Sieben Anbauer waren es noch am Ende, nur einer kam noch aus dem Rosendorf. Insofern musste sich etwas ändern. „Wir hätten uns neu erfinden oder neue Absatzwege finden müssen. Die Struktur der Rosen-Union war in der Form nicht mehr machbar“, stellt Karlin fest. Da sein Ruhestand bevorstand und sich kein adäquater Nachfolger fand, beschlossen die Genossen den Verkauf.
Seit drei, vier Jahren beschäftigte sich Karlin mit der Abwicklung der Rosen-Union. Vier Interessenten wollten die Genossenschaft übernehmen, drei waren aus dem gärtnerischen Gebiet. Den Zuschlag bekam der Bad Nauheimer Investor Gottfried Langstrof, dessen Angebot die 24 Genossen einstimmig befürworteten. Langstrof kaufte nicht das Grundstück, das der Kirche gehört - vielmehr ging im Januar die Genossenschaft in sein Eigentum über. Der Name „Rosen-Union“ bleibt bestehen, laut Presseberichten ist geplant, eine Bierbrauerei aus Ockstadt und eine Veranstaltungs-Location der Steinfurther Metzgerei Michel-Weitzel anzusiedeln. Die 14 langjährigen Mitarbeiter der Genossenschaft werden teilweise übernommen. Bis Sommer sollen die Pflanzen abverkauft sein.

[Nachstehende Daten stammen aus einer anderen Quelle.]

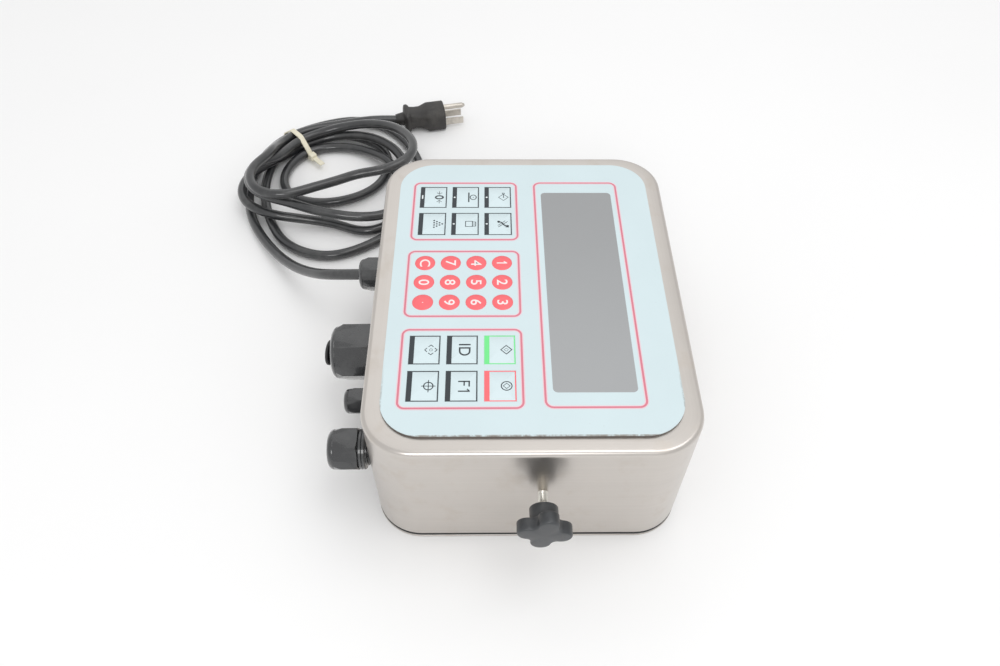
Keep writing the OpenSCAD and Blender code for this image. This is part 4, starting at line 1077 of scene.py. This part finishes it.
class INDICATOR_OT_knobs(bpy.types.Operator):
    """Four-lobed clamping knobs, left and right, each with its threaded stud"""
    bl_idname = "indicator.knobs"
    bl_label = "Clamping knobs"

    def execute(self, context):
        knob = context.scene.indicator_knob
        plastic = moulded_plastic("knob_black_plastic", knob.plastic, 0.36, 0.45, 1300, 0.3)
        bright = machined_metal("stud_bright_steel", (0.78, 0.76, 0.70), 0.20)
        for side, name in ((1, "right"), (-1, "left")):
            wall = side_wall(side)
            head_low = knob.gap + knob.hub_length
            head_high = head_low + knob.head
            angle = np.linspace(0, 2 * math.pi, 181)
            outline = lobed_radius(angle - knob.turn, knob)
            round_r, soft = 1.5 * MM, np.linspace(0, math.pi / 2, 7)
            offsets = [(-6.5 * MM, head_low), (-2.5 * MM, head_low)]
            offsets += [(-0.8 * MM * (1 - math.sin(t)), head_low + 0.8 * MM * (1 - math.cos(t)))
                        for t in soft]
            offsets += [(0, (head_low + head_high) / 2)]
            offsets += [(-round_r * (1 - math.cos(t)),
                         head_high - round_r - 0.35 * MM + round_r * math.sin(t)) for t in soft]
            grid = [np.stack([(outline + o) * np.cos(angle), (outline + o) * np.sin(angle),
                              np.full_like(angle, z)], axis=1) for o, z in offsets]
            last = outline - round_r
            for share in (0.8, 0.6, 0.4, 0.2, 0.0):
                z = head_high - 0.35 * MM * share ** 2
                grid.append(np.stack([last * share * np.cos(angle), last * share * np.sin(angle),
                                      np.full_like(angle, z)], axis=1))
            bore = knob.stud + 0.05 * MM
            hub = ([(bore, knob.gap + 7 * MM), (bore, knob.gap), (knob.hub - 0.6 * MM, knob.gap)]
                   + arc(knob.hub - 0.6 * MM, knob.gap + 0.6 * MM, 0.6 * MM, -90, 0)
                   + [(knob.hub, head_low - 0.5 * MM), (knob.hub, head_low + 0.3 * MM)])
            inner = np.stack([knob.hub * 0.9 * np.cos(angle), knob.hub * 0.9 * np.sin(angle),
                              np.full_like(angle, head_low + 0.3 * MM)], axis=1)
            head = patch(np.array([inner] + grid))
            parts = [moved(head, wall), moved(turned(hub, 72), wall)]
            build("clamping_knob_" + name, parts, [plastic], "turn_" + name, ["knob_" + name],
                  38)
            rod = threaded(knob.stud, 0.35 * MM, 1.0 * MM, -13 * MM, knob.gap + 8 * MM, 36, 8)
            build("clamping_stud_" + name, [moved(part, wall) for part in rod], [bright],
                  "stud_" + name, ["knob_stud_" + name], 40)
        return {"FINISHED"}


GLAND_SIZES = ("x", "thread", "flats", "seat", "flange", "reach", "dome", "mouth", "bore")
GLANDS = {
    "power": (-58.2, 8, 22, 0, 4.2, 21.6, 5.4, 4.6, 3.85),
    "large": (14.8, 12.5, 35, 0, 5.5, 32.8, 6.6, 7.4, 5),
    "small": (55.3, 6, 16, 0, 4.2, 20.4, 5.4, 3.4, 2.5),
    "medium": (91.5, 10, 25, 3, 4.2, 26.3, 7, 6.2, 5),
}


def hexed(profile, flats, sides=96):
    """A turned profile cut down to a hexagon, in millimetres."""
    return turned([(r * MM, z * MM) for r, z in profile], sides, flats * MM)


class INDICATOR_OT_glands(bpy.types.Operator):
    """Cable glands: flange with its thread, domed hexagonal cap and seal, four sizes"""
    bl_idname = "indicator.glands"
    bl_label = "Cable glands"

    def execute(self, context):
        gland = context.scene.indicator_gland
        nylon = moulded_plastic("gland_black_nylon", gland.nylon, 0.22, 0.50, 900, 1.0)
        seal = soft_rubber("seal_black_rubber", (0.016, 0.016, 0.017), 0.35)
        seals = []
        for name, sizes in GLANDS.items():
            g = dict(zip(GLAND_SIZES, sizes))
            wall = lower_wall(g["x"] * MM)
            corner = g["flats"] / 2 / math.cos(math.pi / 6)
            neck = g["flats"] * 0.40
            cap_z = g["seat"] + g["flange"] + 0.4
            shoulder = g["reach"] - g["dome"]
            seat, flange = g["seat"], g["seat"] + g["flange"]
            disc = g["flats"] / 2
            body = [(g["bore"], -10), (g["thread"] - 0.6, -10), (g["thread"] - 0.6, seat),
                    (disc - 0.5, seat), (disc, seat + 0.5), (disc, seat + g["flange"] * 0.42),
                    (disc - 0.45, seat + g["flange"] * 0.5), (disc, seat + g["flange"] * 0.58),
                    (disc, flange - 0.5), (disc - 0.5, flange), (neck, flange),
                    (neck, shoulder - 0.1), (g["bore"], shoulder - 0.1), (g["bore"], -10)]
            parts = [moved(hexed(body, 0), wall)]
            thread = threaded(g["thread"] * MM, 0.6 * MM, gland.thread_pitch, -10 * MM,
                              max(seat, 0.05) * MM, 48, 8)
            parts += [moved(part, wall) for part in thread[:1]]
            build("gland_base_" + name, parts, [nylon], replaces=["gland_body_" + name],
                  sharp=35)
            face = g["mouth"] + (corner - g["mouth"]) * 0.3
            edge = gland.edge / MM
            cone = g["dome"] * 0.42
            dome = [(corner + 0.15, shoulder - g["dome"] * 0.25), (disc + 0.12, shoulder + cone),
                    (disc - 0.15, shoulder + cone + 0.1)]
            turn = np.radians(np.linspace(8, 90, 17))
            dome += [(face + (disc - face) * math.cos(t),
                      shoulder + cone + (g["dome"] - cone) * math.sin(t)) for t in turn]
            chamfer = [(disc - 0.6 + (corner + 0.2 - disc + 0.6) * k / 8, cap_z + 0.9 * (k / 8) ** 2)
                       for k in range(9)]
            cap = [(neck + 0.1, cap_z + 2), (neck + 0.1, cap_z)] + chamfer
            cap += dome
            mouth = g["mouth"]
            lip = [(mouth + edge * (1 - math.sin(t)) + 0.02, g["reach"] - edge + edge * math.cos(t))
                   for t in np.linspace(0, math.pi / 2, 5)]
            cap += lip + [(mouth, g["reach"] - 1.5), (mouth, shoulder + 0.3), (neck + 0.1, shoulder),
                          (neck + 0.1, cap_z + 2)]
            build("gland_nut_" + name, [moved(hexed(cap, g["flats"], 132), wall)], [nylon],
                  replaces=["gland_cap_" + name], sharp=28)
            sleeve, bore = neck * 0.84, g["bore"]
            if name != "large":
                ring = [(bore, cap_z + 0.1), (sleeve, cap_z + 0.1), (sleeve, shoulder - 0.1),
                        (bore + 0.8, shoulder + 0.5), (bore, shoulder), (bore, cap_z + 0.1)]
                seals.append(moved(hexed(ring, 0), wall))
                continue
            tilt = math.radians(8)
            head_z = g["reach"] + 1 + 8.5 * math.sin(tilt) + 0.02
            stem = [(0, cap_z), (bore, cap_z), (bore, head_z), (0, head_z)]
            plug = [(0, -1), (8.1, -1), (8.5, -0.6), (8.5, 0.6), (8.1, 1), (0, 1)]
            ring = [(bore, cap_z + 0.1), (sleeve, cap_z + 0.1), (sleeve, shoulder - 0.1), (bore, shoulder)]
            tipped = Matrix.Translation((0, 0, head_z * MM)) @ Matrix.Rotation(-tilt, 4, "Y")
            seals += [moved(hexed(stem, 0), wall), moved(hexed(ring, 0), wall),
                      moved(hexed(plug, 0), wall @ tipped)]
        build("gland_inserts", seals, [seal], replaces=["gland_seals"], sharp=35)
        return {"FINISHED"}


class INDICATOR_OT_lead(bpy.types.Operator):
    """Mains lead from the gland through its loop and tied bundle to the plug, with tie and plug"""
    bl_idname = "indicator.lead"
    bl_label = "Mains lead"

    def execute(self, context):
        lead = context.scene.indicator_lead
        jacket = soft_rubber("lead_black_jacket", lead.jacket, 0.85, 0.8)
        path = lead_path()
        cord = build("mains_lead", tube(path, lead.diameter / 2), [jacket],
                     replaces=["power_cord", "cord_coil"], sharp=60)
        tie = self.cable_tie(lead)
        plug = self.plug()
        return {"FINISHED"}

    def cable_tie(self, lead):
        """Strap round the strands: the outline of all strands' circles pushed out, as
        centre(direction) + radius * direction, with a rounded band section; then head and tail."""
        nylon = moulded_plastic("tie_cream_nylon", lead.tie, 0.40, 0.12, 1200)
        angle = LEAD["tie_angle"]
        middle = np.array(LEAD["middle"]) * MM
        spots = np.array(LEAD["tie_spots"]) * MM
        t = np.linspace(0, 2 * math.pi, 121)
        ahead = np.stack([np.cos(t), np.sin(t)], axis=1)
        nearest = np.argmax(spots @ ahead.T, axis=0)
        thick, wide = LEAD["tie_thickness"] * MM, LEAD["tie_width"] * MM
        inner = lead.diameter / 2 + 0.1 * MM
        soft = 0.35 * MM
        section = [(0, -wide / 2 + soft), (0, wide / 2 - soft), (soft, wide / 2), (thick - soft, wide / 2),
                   (thick, wide / 2 - soft), (thick, -wide / 2 + soft), (thick - soft, -wide / 2),
                   (soft, -wide / 2), (0, -wide / 2 + soft)]
        rows = [np.c_[spots[nearest] + ahead * (inner + out), np.full(len(t), z)] for out, z in section]
        head = LEAD["tie_width"] * 1.3 * MM
        inside = spots[3]
        left = inside[0] - inner - thick
        parts = [patch(np.array(rows))]
        parts += block(head, head, head, 0.8 * MM, Matrix.Translation((left - head / 2, inside[1], 0)))
        tail = 3 * head
        parts += block(tail, thick, wide, 0.4 * MM,
                       Matrix.Translation((left - tail / 2, inside[1], 0)))
        at = (Matrix.Translation((*middle, 0)) @ Matrix.Rotation(math.radians(angle), 4, "Z")
              @ Matrix.Rotation(math.pi / 2, 4, "X"))
        return build("bundle_tie", [moved(part, at) for part in parts], [nylon],
                     replaces=["cable_tie"], sharp=50)

    def plug(self):
        """Moulded plug: sections across its length are rounded rectangles whose half width and
        half thickness follow the body's outline, narrower towards the top, behind a round relief and
        a raised collar."""
        rubber = moulded_plastic("plug_dark_rubber", (0.030, 0.028, 0.027), 0.45, 0.6, 1100)
        at = (Matrix.Translation([k * MM for k in LEAD["plug"]])
              @ Matrix.Rotation(math.radians(LEAD["plug_turn"]), 4, "Z"))
        stations = [(0, 4.8, 4.8, 2, 0), (2, 5.3, 5.3, 2, 0), (7.4, 6.3, 6.3, 2, 0),
                    (7.9, 9.4, 8.6, 2.6, 0), (8.5, 11.2, 10.3, 3.2, 0), (9.4, 11.7, 10.8, 3.6, 0),
                    (11.4, 11.7, 10.8, 3.6, 0),
                    (12.4, 11.1, 10.2, 3.4, 0), (13.6, 9.5, 9.0, 3.2, 0), (18, 9.1, 8.4, 3.2, 0),
                    (23, 9.8, 8.4, 3.4, 0.1), (27, 11.6, 9.6, 4, 0.2), (29.2, 12.7, 10.7, 4.6, 0.32),
                    (30.4, 13, 10.95, 5, 0.36), (44.9, 13, 10.95, 5, 0.36), (45.7, 12.6, 10.6, 5, 0.36),
                    (46, 12, 10, 5, 0.36)]
        angle = np.linspace(0, 2 * math.pi, 65)
        rows = []
        for along, wide, tall, power, narrow in stations:
            c, s = np.cos(angle), np.sin(angle)
            z = tall * np.sign(s) * np.abs(s) ** (2 / power)
            x = wide * np.sign(c) * np.abs(c) ** (2 / power) * (1 - narrow * np.clip(z / tall, 0, 1) ** 2)
            rows.append(np.stack([x, np.full_like(x, along), z], axis=1) * MM)
        rows = [rows[0] * [0, 1, 0]] + rows + [rows[-1] * [0, 1, 0]]
        return build("plug_moulding", [moved(patch(np.array(rows)), at)], [rubber],
                     replaces=["plug_body"], sharp=42)


class INDICATOR_OT_inside(bpy.types.Operator):
    """Finishes for the boards, transformer, inserts and other pieces held inside"""
    bl_idname = "indicator.inside"
    bl_label = "Inside"

    def execute(self, context):
        laminate = board_laminate("board_green_laminate")
        for node in ("display_board", "main_board"):
            dress(node, laminate)
        dress("plug_blades", machined_metal("blade_plated_brass", (0.66, 0.62, 0.56), 0.3))
        dress("key_domes", machined_metal("dome_spring_steel", (0.7, 0.7, 0.7), 0.22))
        dress("display_glass", window_plastic("glass_dark", (0.03, 0.034, 0.03)))
        dress("terminal_blocks", moulded_plastic("terminal_green", (0.03, 0.22, 0.07), 0.4, 0.1))
        dress("board_standoffs", machined_metal("standoff_brass", (0.66, 0.48, 0.22), 0.3))
        dress("board_screws", machined_metal("board_screw_steel", (0.6, 0.6, 0.58)))
        dress("transformer", machined_metal("transformer_laminations", (0.24, 0.23, 0.22), 0.5))
        dress("keypad_ribbon", printed_film("ribbon_amber", (0.62, 0.50, 0.30), 0.3))
        dress("side_inserts", machined_metal("insert_steel", (0.56, 0.55, 0.52)))
        dress("gland_locknuts", moulded_plastic("locknut_black_nylon", (0.014, 0.015, 0.016), 0.35))
        return {"FINISHED"}


SETTINGS = (("indicator_case", CaseSettings), ("indicator_panel", PanelSettings),
            ("indicator_knob", KnobSettings), ("indicator_gland", GlandSettings),
            ("indicator_lead", LeadSettings))

OPERATORS = (INDICATOR_OT_camera, INDICATOR_OT_lead, INDICATOR_OT_stage, INDICATOR_OT_case,
             INDICATOR_OT_rear, INDICATOR_OT_screws, INDICATOR_OT_front, INDICATOR_OT_number_keys,
             INDICATOR_OT_function_keys, INDICATOR_OT_knobs, INDICATOR_OT_glands, INDICATOR_OT_inside)


class INDICATOR_PT_panel(bpy.types.Panel):
    """Lists the indicator's settings and the operators that make its pieces"""
    bl_idname = "INDICATOR_PT_panel"
    bl_label = "Weighing Indicator"
    bl_space_type = "VIEW_3D"
    bl_region_type = "UI"
    bl_category = "Indicator"

    def draw(self, context):
        for name, group in SETTINGS:
            box = self.layout.box()
            for key in group.__annotations__:
                box.prop(getattr(context.scene, name), key)
        for operator in OPERATORS:
            self.layout.operator(operator.bl_idname)


def register():
    for name, group in SETTINGS:
        bpy.utils.register_class(group)
        setattr(bpy.types.Scene, name, bpy.props.PointerProperty(type=group))
    for cls in (*OPERATORS, INDICATOR_PT_panel):
        bpy.utils.register_class(cls)


def unregister():
    for cls in reversed((*OPERATORS, INDICATOR_PT_panel)):
        bpy.utils.unregister_class(cls)
    for name, group in reversed(SETTINGS):
        delattr(bpy.types.Scene, name)
        bpy.utils.unregister_class(group)


def main():
    """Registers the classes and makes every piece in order."""
    register()
    for operator in OPERATORS:
        kind, name = operator.bl_idname.split(".")
        getattr(getattr(bpy.ops, kind), name)()


if __name__ == "__main__":
    main()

Für Karlin war die Tätigkeit bei der Rosen-Union ein Traumjob, wie er bekennt. „Es gab nie einen Tag, an dem ich gesagt habe, ich gehe nicht gern zur Arbeit. Ich hatte ein gutes Team und es hat Spaß gemacht.“ Dass er die Rosen-Union durch schwierige Zeiten brachte und sich die Genossenschaft so lange halten konnte, erfüllt ihn mit Zufriedenheit. Rosenpark Dräger, Rosenhof Schultheis und Rosenschule Ruf sind die letzten drei verbliebenen Rosenbetriebe im Dorf. So lebt die Rose weiter in ihrem Königreich.